Ciò permette all’acquirente di poter fare affidamento sulle risultanze ufficiali e di poter detrarre l’IVA, in quanto la neutralità dell’imposta deve trovare attuazione.

 

5. Spunti per la compliance

L’indicatore sintetico offre lo spunto per creare un modello di controllo, una sorta di procedura interna, da applicare a tutti gli acquisti.

Tale modello potrebbe raccomandare, oltre all’analisi dei bilanci degli ultimi esercizi, la raccolta di altri documenti ed informazioni per giungere alla conclusione che il fornitore non è una cartiera oppure, se lo è, a non fare più acquisti da lui.

Il modello di controllo permette una valutazione preventiva del fornitore e, approvato dall’organo amministrativo ed inserito nel libro dei verbali, viene a costituire prassi aziendale.

Il lato negativo di questo modello è l’appesantimento nei processi di acquisto che può rallentare la produzione aziendale, specie in caso di fornitori di materie prime e semilavorati.

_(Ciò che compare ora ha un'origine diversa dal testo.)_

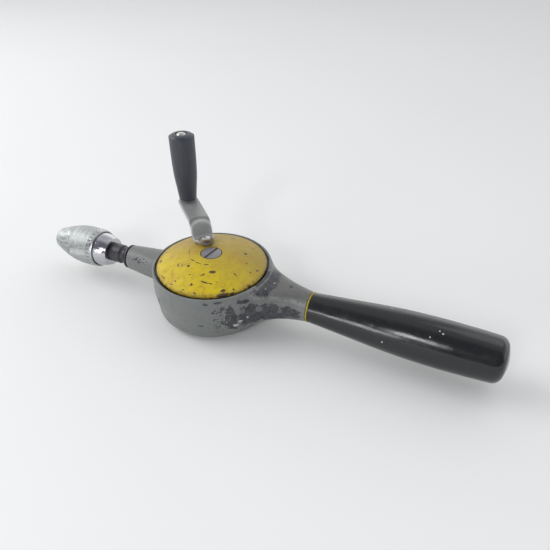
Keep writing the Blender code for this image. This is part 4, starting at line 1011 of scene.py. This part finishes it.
def make_rivet():
    seat = 2 * ARM_GAP + ARM_THICKNESS
    reach, ball = 5.05, 6.2
    drop = math.sqrt(ball**2 - reach**2)
    head = []
    for i in range(13):
        a = math.asin(reach / ball) * (1 - i / 12)
        head.append((ball * math.sin(a), seat + ball * math.cos(a) - drop))
    outline = [(0.0, -3.0), (2.0, -3.0), (2.0, seat), (reach - 0.2, seat), *head]
    points, faces = lathe(outline, 64)
    points[:, 2] += np.where(points[:, 2] > seat, rough(points, 2.5, 0.1, 9.0), 0.0)
    matrix = np.array(rivet_frame())
    points = points @ matrix[:3, :3].T + matrix[:3, 3]
    make_piece("crank_rivet_head", points, faces, "crank", "bright_steel", "crank_rivet", "rivet")


def make_knob():
    """A tapered grip with a domed top, sunk a little where the pin is peened over."""
    low, high = box("crank_knob")
    radius = (high.x - low.x) / 2 - 0.01
    side = smooth_curve([
        (6.1, low.z + 0.4), (6.9, 64.0), (7.9, 73.0), (8.4, 84.0),
        (radius, high.z - 3.3), (radius - 0.35, high.z - 1.7), (7.1, high.z - 0.65),
        (5.6, high.z - 0.15), (4.3, high.z),
    ], 10)
    sink_z = high.z - 0.6
    sink = filleted([
        (4.3, high.z, 0), (4.0, high.z - 0.1, 0.1), (4.0, sink_z, 0.1),
        (2.8, sink_z, 0.1), (2.8, low.z, 0.1), (5.7, low.z, 0),
    ])
    points, faces = lathe([*side[:-1], *sink], 96, closed=True)
    make_piece("crank_grip", at_knob(points), faces, "knob", "black_plastic", "crank_knob")


def make_knob_pin():
    """The pin's end, hammered over into a low uneven dome."""
    low, high = box("knob_pin")
    seat = box("crank_knob")[1].z - 0.3
    angles = np.linspace(0, math.pi / 2, 9)
    dome = [(3.1 * math.cos(a), seat + (high.z - seat) * math.sin(a)) for a in angles[:-1]]
    foot = [(0.0, low.z), (2.6, low.z), (3.3, low.z + 1.2), (2.2, low.z + 1.2), (2.2, seat)]
    outline = [*foot, *dome, (0.0, high.z)]
    points, faces = lathe(evened(outline, 0.5), 48)
    hammered = rough(points, 1.1, 0.16, 5.0)
    points[:, 2] += np.where(points[:, 2] > seat + 0.1, hammered - 0.16, 0.0)
    make_piece("knob_pin_head", at_knob(points), faces, "crank", "bright_steel", "knob_pin")


def make_knob_washer():
    low, high = box("knob_washer")
    points, faces = washer(2.5, 5.9, low.z, high.z, 0.2, 64)
    make_piece("grip_washer", at_knob(points), faces, "crank", "plated_steel", "knob_washer")


# --- spindle and chuck ---


def make_spindle():
    low, high = box("spindle")
    flange = 66.9
    collar_end = box("chuck_body")[0].x - 0.3
    journal = filleted([
        (0.0, low.x, 0), (2.5, low.x, 0.3), (2.5, 18, 0.1),
        (3.2, 18, 0.1), (3.2, 34, 0.1), (4.5, 34, 0.2),
        (4.5, flange, 0.1), (8.4, flange, 0.3), (8.4, flange + 1.2, 0.3),
        (6.6, flange + 2.5, 0.6), (5.4, flange + 4.4, 0.9),
        (5.4, 73.4, 0.9), (6.65, 74.6, 0.4), (6.65, collar_end, 0.3),
        (4.6, collar_end, 0.1), (4.6, 91, 0.1), (3.9, high.x, 0.1),
        (0.0, high.x, 0),
    ])
    points, faces = lathe(evened(journal, 1.5), 72)
    make_piece("spindle_shaft", along_spindle(points), faces, "spindle", "black_steel", "spindle")


def make_chuck_body():
    """The chuck's polished back, flat behind, and the barrel that the sleeve screws along."""
    low, high = box("chuck_body")
    guide = (high.z - low.z) / 2
    sleeve_x = box("chuck_sleeve")[0].x
    back = [(9.75, low.x + 0.35), (10.8, low.x + 2.9), (11.6, low.x + 6.0), (guide, sleeve_x)]
    back = smooth_curve(back, 12)
    face = filleted([(8.6, low.x, 0), (9.6, low.x, 0.3), back[0] + (0,)])
    rest = filleted([
        (guide, sleeve_x, 0), (guide, 95.4, 0.3), (9.4, 95.4, 0.2),
        (9.4, high.x, 0.5), (4.0, high.x, 0.2), (4.0, 92.6, 0.1),
        (4.8, 92.6, 0.1), (4.8, low.x, 0.3), (6.5, low.x, 0),
    ])
    points, faces = lathe([*face[:-1], *back[:-1], *rest], 120, closed=True)
    make_piece("chuck_back", along_spindle(points), faces, "spindle", "chrome", "chuck_body")


KNURL_STARTS = 56
KNURL_DEPTH = 0.32
KNURL_BAND = (97.4, 114.2)
KNURL_RADIUS = 13.6
LINES_X = (96.8, 114.8)  # a turned line at each end of the knurling
LINE_DEPTH = 0.45
NOTCH_COUNT = 28
NOTCH_DEPTH = 0.7
NOTCH_BAND = (93.6, 96.2)
SLEEVE_SEGMENTS = 336


def sleeve_outside(x):
    """Radius of the chuck sleeve's outside: a barrel that becomes a plain nose cone."""
    stations = [
        (92.5, 13.3), (95.2, 13.7), (101.0, 14.0), (107.0, 13.9), (112.4, 13.2), (118.2, 11.6),
        (124.0, 9.7), (129.8, 7.4), (131.2, 6.2),
    ]
    xs, radii = zip(*stations)
    return np.interp(x, xs, radii)


def band(x, span, edge):
    """1 inside a span of x and 0 outside it, with soft ends."""
    return np.clip(np.minimum(x - span[0], span[1] - x) / edge, 0, 1)


def knurl(x, angle):
    """Depth below the sleeve's outside: crossing grooves, notches at the back and a line at each end."""
    pitch = math.tau * KNURL_RADIUS / KNURL_STARTS
    turn = angle * KNURL_STARTS / math.tau
    one = np.abs((turn + x / pitch) % 1.0 - 0.5) * 2
    two = np.abs((turn - x / pitch) % 1.0 - 0.5) * 2
    groove = np.maximum(0.0, np.maximum(one, two) - 0.35) / 0.65
    depth = groove * KNURL_DEPTH * band(x, KNURL_BAND, 0.5)
    notch = np.abs((angle * NOTCH_COUNT / math.tau) % 1.0 - 0.5) * 2
    depth += np.clip((notch - 0.45) / 0.15, 0, 1) * NOTCH_DEPTH * band(x, NOTCH_BAND, 0.3)
    for line_x in LINES_X:
        depth += LINE_DEPTH * np.clip(1 - np.abs(x - line_x) / 0.4, 0, 1)
    return depth


def make_chuck_sleeve():
    low, high = box("chuck_sleeve")
    knurled = np.arange(low.x + 0.8, 116.2, 0.2)
    xs = [low.x + 0.5, *knurled, *np.linspace(116.4, 130.4, 30)]
    outside = [(float(sleeve_outside(x)), x) for x in xs]
    inside = filleted([
        (*outside[-1], 0), (6.3, high.x, 0.5), (5.0, high.x, 0.25),
        (5.0, 130.3, 0.1), (6.2, 130.3, 0.1), (10.75, 117, 0.2),
        (10.75, 110.5, 0.2), (9.7, 110.5, 0.1), (9.7, 104.8, 0.1),
        (12.4, 104.8, 0.2), (12.4, low.x, 0.2), (13.1, low.x, 0),
    ])
    points, faces = lathe([*outside[:-1], *inside], SLEEVE_SEGMENTS, closed=True)
    radius = np.hypot(points[:, 0], points[:, 1])
    angle = np.arctan2(points[:, 1], points[:, 0])
    outer = radius > sleeve_outside(points[:, 2]) - 0.1
    cut = np.where(outer, knurl(points[:, 2], angle), 0.0)
    points[:, :2] *= ((radius - cut) / radius)[:, None]
    points = along_spindle(points)
    make_piece("chuck_knurled_sleeve", points, faces, "sleeve", "satin_chrome", "chuck_sleeve", sharp=30.0)


# --- handle ---


def make_handle():
    low, high = box("handle")
    end_fillet = 6.0
    end_radius = 13.8
    bore_end = -128
    shoulder = low.x + end_fillet + 1.2
    side = smooth_curve([
        (9.6, high.x), (11.4, -92), (13.1, -112), (14.25, -130),
        (14.65, -150), (14.35, -167), (end_radius, shoulder),
    ], 12)
    corner = []
    for a in np.radians(np.linspace(0, 72, 12)):
        corner.append((end_radius - end_fillet * (1 - math.cos(a)), shoulder - end_fillet * math.sin(a)))
    crown = smooth_curve([corner[-1], (4.0, low.x + 0.15), (0.0, low.x)], 6)
    bore = filleted([
        (0.0, bore_end, 0), (STUD_BORE_RADIUS, bore_end, 0), (STUD_BORE_RADIUS, high.x, 0.2),
        (9.4, high.x, 0),
    ])
    outline = evened([*bore, *side[:-1], *corner[:-1], *crown], 1.2)
    points, faces = lathe(outline, 96)
    points[:, 2] = np.maximum(points[:, 2], low.x)
    radius = np.hypot(points[:, 0], points[:, 1])
    swell = np.where(radius > 8, rough(points * np.array([1.0, 1.0, 0.6]), 11, 0.05, 2.0), 0.0)
    points[:, :2] *= (1 + swell / np.maximum(radius, 1.0))[:, None]
    make_piece("handle_grip", along_spindle(points), faces, "frame", "black_gloss", "handle")


def make_ring():
    low, high = box("handle_ring")
    points, faces = washer(STUD_BORE_RADIUS, (high.z - low.z) / 2, low.x, high.x, 0.25, 96)
    make_piece("handle_collar", along_spindle(points), faces, "frame", "yellow_ring", "handle_ring")


# --- the model's own nodes ---


def dress_nodes():
    """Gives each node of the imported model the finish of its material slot."""
    for part in frame["record"]["subparts"]:
        materials = frame["nodes"][part["node"]].data.materials
        materials.clear()
        materials.append(finishes[part["material_slot"]])


# --- stage ---

CAMERA_PLACE = Vector((-153.4, 239.1, 231.0))
CAMERA_LOOK = Vector((0.3327, -0.7359, -0.5898))
CAMERA_LENS = 34.04
FLOOR_REACH = 6.0  # metres
FLOOR_DROP = 0.05  # keeps the floor clear of the drum's back
AIM = Vector((0.0, 0.0, 0.02))  # metres; every lamp points here
WORLD_PALE = (1.42, 1.43, 1.42, 1.0)
WORLD_OVERHEAD = (0.62, 0.62, 0.64, 1.0)
WORLD_DARK = (0.20, 0.195, 0.225, 1.0)


def make_camera():
    camera = bpy.data.objects.new("camera", bpy.data.cameras.new("camera"))
    camera.data.lens = CAMERA_LENS
    camera.data.clip_start = 0.01
    camera.location = CAMERA_PLACE * MM
    camera.rotation_euler = CAMERA_LOOK.to_track_quat("-Z", "Y").to_euler()
    bpy.context.scene.collection.objects.link(camera)
    bpy.context.scene.camera = camera


def make_floor():
    bm = bmesh.new()
    bmesh.ops.create_grid(bm, x_segments=1, y_segments=1, size=FLOOR_REACH)
    mesh = bpy.data.meshes.new("floor")
    bm.to_mesh(mesh)
    bm.free()
    floor = bpy.data.objects.new("floor", mesh)
    floor.location.z = -FLOOR_DROP * MM
    bpy.context.scene.collection.objects.link(floor)
    pale = Finish("floor_card", Roughness=0.75, Specular_IOR_Level=0.2)
    color = pale.mix(pale.noise(400, 2), (236, 237, 236), (241, 242, 241))
    mesh.materials.append(pale.wear(Base_Color=color))


def make_world():
    """A pale backdrop that is dark on the camera's side and dimmer overhead."""
    world = bpy.data.worlds.new("studio")
    world.use_nodes = True
    sky = Nodes(world.node_tree)
    way = sky.axes(sky.add("TexCoord").outputs["Generated"])
    camera_side = sky.times(sky.fade(way["Y"], -0.1, 0.3), sky.fade(way["Z"], 0.02, 0.1))
    color = sky.mix(sky.fade(way["Z"], 0.25, 0.8), WORLD_PALE, WORLD_OVERHEAD)
    color = sky.mix(camera_side, color, WORLD_DARK)
    sky.put(sky.tree.nodes["Background"].inputs["Color"], color)
    bpy.context.scene.world = world


def add_softbox(name, place, width, height, power):
    """A lamp, with its place and size in metres."""
    light = bpy.data.lights.new(name, "AREA")
    light.shape = "RECTANGLE"
    light.size, light.size_y = width, height
    light.energy = power
    lamp = bpy.data.objects.new(name, light)
    lamp.location = place
    lamp.rotation_euler = (AIM - Vector(place)).to_track_quat("-Z", "Y").to_euler()
    bpy.context.scene.collection.objects.link(lamp)


def make_lights():
    add_softbox("key_box", (0.04, 1.22, 0.80), 0.3, 0.3, 3.6)
    add_softbox("window", (0.33, 1.36, 0.37), 0.45, 0.3, 3.2)
    add_softbox("left_box", (1.3, 0.3, 1.0), 1.1, 1.1, 13.0)
    add_softbox("top_box", (-0.6, -1.0, 1.7), 1.0, 1.0, 2.6)
    bpy.context.scene.view_settings.view_transform = "Standard"


make_camera()
dress_nodes()
make_housing()
make_cover()
make_pivot_screw()
make_crank_arm()
make_rivet()
make_knob()
make_knob_pin()
make_knob_washer()
make_spindle()
make_chuck_body()
make_chuck_sleeve()
make_handle()
make_ring()
make_floor()
make_world()
make_lights()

A mio avviso, questo appesantimento esiste solo per i nuovi fornitori e all’inizio dell’implementazione del modello, mentre può essere mitigato, a regime, con un questionario che si invia, ad inizio anno, ai fornitori attuali dell’acquirente.

L’alternativa è affidarsi al buon senso e alla bontà di cuore degli uffici accertatori che, evidentemente, non portano a nulla di buono.